Termites are tiny insects that feed on wood, paper, etc. They are often called white ants although they are not ants and are more closely related to the family of wood-eating cockroaches.
Signs of Termite Damage to Your Home?
There are some similarities in the damage caused by termites that might resemble dry or wet rot. But apart from the appearance of the termites themselves, the most obvious sign is small, pinpoint holes that appear in the wood. These are the holes that termites have burrowed into the wood for sustenance. Other signs of termite damage include the following.
- Peeling paint
- Hollow sound to the wood when tapped
- Buckling floors, loose tiles, and squeaky floorboards
- Discoloration to the drywall covering the wood
It is important that you quickly act and take the necessary steps to prevent further deterioration, especially in the case of subterranean termites which are very varocious.

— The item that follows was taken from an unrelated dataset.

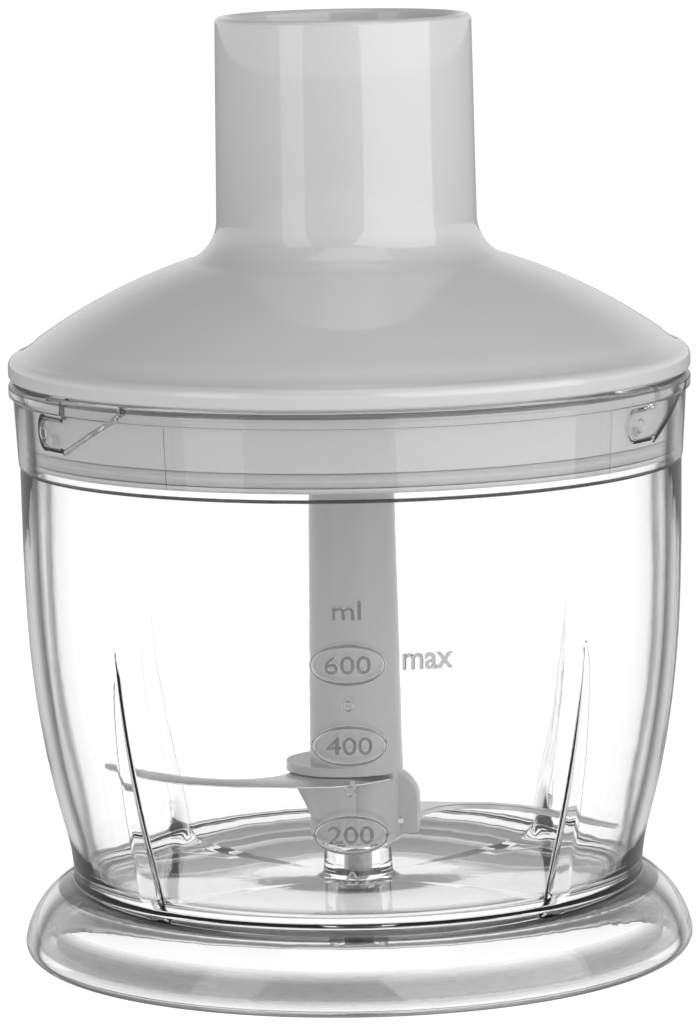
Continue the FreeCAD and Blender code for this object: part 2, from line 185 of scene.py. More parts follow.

In some ways, the termite damage might appear like water damage, but the wood itself is being compromised by the termites consuming its grains.
Does Rotting Wood Attract Termites?
The answer is yes. This is especially true of wet rot which contains plenty of moisture that the termites seek along with the nutrients. Dry rot is not as conducive to termites, but they may still be present.
How Much Termite Damage is Too Much?
Any termite damage is too much, but if the harm is minor and contained, then the compromised wood can be replaced. The first step is the elimination of the termite infestation, followed by a complete examination of the wood. Although it is possible that the termite infestation might be caught in the early stages, in most cases the part they have consumed will need to be replaced.
Can Termite Damage be Repaired?
Yes, once the termites have been eliminated and the wood that has been compromised removed. This will require inspection by a professional. This means a full evaluation of the wood still present and its condition. Wood that can be repaired will usually require some reinforcement. This is why replacement of the spoiled area is preferred.